Twice a year I invite my sweet friend Pamela Des Barres to Dripping Springs to host a writing workshop at my house. I started this project while I had my big salon in Austin during a SXSW and I’ve been doing it ever since, for about fifteen years now.
That year SXSW featured a “Groupie Panel” hosted by Miss Pamela Des Barres, the worlds most famous groupie in the early seventies, and Mr. Robert Plant. Pamela kept a diary, got married, had a child, then wrote the book “I’m With the Band”, which became a best seller and is still in print. She’s been teaching women’s writing workshops for years.
How do they work? The process seems so simple: She quickly gives you a prompt like “Write about something that had unintended consequences” or “Write about something precious” and ready, set, write . . for twelve minutes, then stop. The only rules are, no qualifying, no thinking, no editing, no critiquing. Then each of the 13-15 Women in my living room read what they wrote, out loud, one by one.
I never feel I do my best writing this way while I’m doing it, but Pamela always says “You can re-write it later.” And, she’s right. The idea is to get things down quickly so that the nagging self-editor in our own minds doesn’t have a chance to get a foothold in our writing. This technique gives our unconscious mind the freedom to explore, to mine personal experiences and wild imaginings without fear of critique.

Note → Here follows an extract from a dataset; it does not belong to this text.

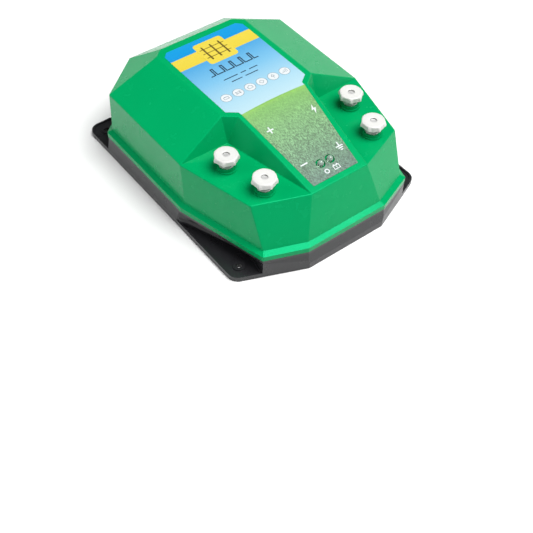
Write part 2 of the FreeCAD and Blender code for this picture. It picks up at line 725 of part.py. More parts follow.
def terminal_wires():
    way_z = top_z + block_hole_h
    into_block = (0, -12, 0)
    coil_y = coil_levels(pulse[3], pulse[4], 0.95)[1]
    routes = {
        "positive": ([(-39.5, -40, 42), (-42, -36, 30)], (way_x(0), block_y0 + 3, way_z), into_block),
        "negative": ([(-48, -52, 44), (-44, -45, 30), (-40, -34, 22)], (way_x(1), block_y0 + 3, way_z),
                     into_block),
        "fence": ([(35, -33, 52), (26, -23, 46), (16, -19, 40)], (11, pulse[1] + coil_y, 37), (0, 9, 0)),
        "earth": ([(33, -83, 47), (26, -89, 37), (18, -92.5, 31)], (11, pulse[1] - coil_y, 30), (0, -8, 0)),
    }
    for name, (middle, end, end_run) in routes.items():
        save(name + "_wire", terminal_wire(name, middle, end, end_run))


def inner_wires():
    way_z = top_z + block_hole_h
    rim_y = pulse[1] + coil_levels(pulse[3], pulse[4], 1)[1]
    rim_z = pulse[2] + pulse[3] / 6 + 0.8
    for k, side in ((3, "left"), (4, "right")):
        x, end_x = way_x(k), way_x(k) + 15.5
        points = [(x, block_y0 + 3, way_z), (x, block_y0 - 4, way_z)]
        points += [(end_x, rim_y + 6.5, rim_z), (end_x, rim_y, rim_z)]
        save("primary_wire_" + side, tube("primary_wire_" + side, points, wire_r))
    back = on_slope(Part.Vertex(-6, 0, -lamp_back - lamp_board[2]), 0, lamp_y).Point
    down = on_slope_normal() * -9
    points = [back, back + down, (-20, -78, 47), (-35, -73, 44), (-37, -58, 38), (-35, -43, 31)]
    points += [(-34, -30, 24), (way_x(2), block_y0 - 9, way_z), (way_x(2), block_y0 + 3, way_z)]
    save("lamp_cable", tube("lamp_cable", points, wire_r))


def save_group(name, shapes):
    save(name, Part.makeCompound(shapes))


if __name__ == "__main__":
    os.makedirs("parts", exist_ok=True)
    save("top_cover", top_cover())
    save("base_tray", base_tray())
    seal_z = flange_z + groove_h - seal_h
    save("case_seal", band(groove[0] + 0.05, groove[1] - 0.05, seal_z, flange_z + groove_h))
    save("label", label())
    case_screw = [screw(screw_head_r, screw_head_h, screw_shank_r, x, y, screw_seat_z, screw_top_z)
                  for x, y in both_sides(case_screw_at)]
    save_group("case_screws", case_screw)
    for name, x, y in terminals:
        save("knob_" + name, knob(x, y))
        save("knob_insert_" + name, knob_insert(x, y))
        save("clamp_washer_" + name, clamp_washer(x, y))
        save("stud_" + name, stud(x, y))
    save_group("terminal_nuts", [terminal_nut(x, y) for name, x, y in terminals])
    save_group("terminal_seals", [terminal_seal(x, y) for name, x, y in terminals])
    save_group("ring_lugs", [ring_lug(x, y, lug_turn[name]) for name, x, y in terminals])
    for side, s in (("left", -1), ("right", 1)):
        save("status_lamp_" + side, status_lamp(s * lamp_x))
    save("lamp_board", lamp_circuit())
    save_group("lamp_board_screws", [lamp_board_screw(s * lamp_post_x) for s in (1, -1)])

    save("pulse_core", core(*pulse))
    save("pulse_bobbin", bobbin(*pulse))
    save("pulse_primary", winding(*pulse, 0.14, 0.4))
    save("pulse_secondary", winding(*pulse, 0.42, 0.95))
    save("pulse_strap", core_strap())
    strap_z = pulse[2] + strap_t
    save_group("pulse_strap_screws", [screw(3.5, 2.4, 1.9, x, y, strap_z, 1.5) for x, y in strap_screw_at])
    save("charger_core", core(*charger))
    save("charger_bobbin", bobbin(*charger))
    save("charger_winding", winding(*charger, 0.14, 0.9))

    save("circuit_board", circuit_board())
    board_screw = [screw(3.0, 2.0, 1.45, x, y, top_z, 5.5) for x, y in both_sides(board_screw_at)]
    save_group("board_screws", board_screw)
    for k in range(storage_capacitors):
        save(f"storage_capacitor_{k + 1}", storage_capacitor(k))
    save("input_capacitor", input_capacitor())
    save("heat_sink", heat_sink())
    save("charging_transistor", power_device(device_y[0]))
    save("discharge_thyristor", power_device(device_y[1]))
    save_group("device_screws", [device_screw(y) for y in device_y])
    save("fuse", glass_fuse())
    save_group("fuse_clips", [fuse_clip(fuse_x + s * 7.5) for s in (1, -1)])
    save("control_chip", control_chip())
    save("wire_block", wire_block())
    terminal_wires()
    inner_wires()
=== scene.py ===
import json
import math

import bmesh
import bpy
from mathutils import Matrix, Vector


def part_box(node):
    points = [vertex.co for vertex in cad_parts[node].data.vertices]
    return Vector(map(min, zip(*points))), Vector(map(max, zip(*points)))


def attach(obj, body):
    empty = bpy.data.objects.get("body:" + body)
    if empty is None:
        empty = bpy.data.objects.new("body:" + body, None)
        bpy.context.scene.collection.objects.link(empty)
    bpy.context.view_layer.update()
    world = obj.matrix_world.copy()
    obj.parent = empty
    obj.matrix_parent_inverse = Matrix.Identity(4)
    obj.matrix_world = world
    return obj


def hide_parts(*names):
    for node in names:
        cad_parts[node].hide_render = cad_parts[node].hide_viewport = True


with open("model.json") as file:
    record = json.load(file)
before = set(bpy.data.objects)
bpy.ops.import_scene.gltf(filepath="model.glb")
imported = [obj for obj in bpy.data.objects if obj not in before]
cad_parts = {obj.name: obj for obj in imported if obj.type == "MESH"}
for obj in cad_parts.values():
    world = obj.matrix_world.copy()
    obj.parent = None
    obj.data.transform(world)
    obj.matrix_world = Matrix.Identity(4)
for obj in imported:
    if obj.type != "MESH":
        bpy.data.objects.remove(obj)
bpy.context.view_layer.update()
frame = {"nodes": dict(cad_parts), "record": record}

mm = 0.001
housing = {"roofZ": 81.0 * mm, "foldY": -20.7 * mm, "slope": math.radians(14.44), "labelProud": 0.1 * mm}
root = "energizer"
terminals = ("positive", "negative", "fence", "earth")


# material helpers
def group(name, inputs, outputs):
    tree = bpy.data.node_groups.new(name, "ShaderNodeTree")
    for label, kind, value in inputs:
        socket = tree.interface.new_socket(label, in_out="INPUT", socket_type=kind)
        socket.default_value = value
    for label, kind in outputs:
        tree.interface.new_socket(label, in_out="OUTPUT", socket_type=kind)
    return tree, tree.nodes.new("NodeGroupInput"), tree.nodes.new("NodeGroupOutput")


noiseRange = (0.3, 0.7)  # where nearly all of a noise's values lie


def noiseNode(tree, scale, detail=3.0, rough=0.5):
    node = tree.nodes.new("ShaderNodeTexNoise")
    node.inputs["Scale"].default_value = scale
    node.inputs["Detail"].default_value = detail
    node.inputs["Roughness"].default_value = rough
    return node


def mapNode(tree, low, high, toLow, toHigh):
    node = tree.nodes.new("ShaderNodeMapRange")
    for label, value in (("From Min", low), ("From Max", high), ("To Min", toLow), ("To Max", toHigh)):
        node.inputs[label].default_value = value
    return node


def spreadNode(tree, noise, toLow, toHigh):
    node = mapNode(tree, *noiseRange, toLow, toHigh)
    tree.links.new(noise.outputs["Fac"], node.inputs["Value"])
    return node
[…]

Hemingway famously wrote, “Write drunk, edit sober”. What he meant was, get your thoughts down freely, even recklessly first. Then take your time to re-write. You can be more scrupulous and exacting when you re-write. But don’t confuse this suggestion with editing, or qualifying or thinking or critiquing as you write. When you do that, you’re getting in your own way.
Writing, like living your life, requires freedom of mobility. Later you can, and will, re-write. You’ll toss out what isn’t working, consolidate, fine tune, prune and elaborate. If you edit too soon, you’ll never know what your writing (or your life) could have been.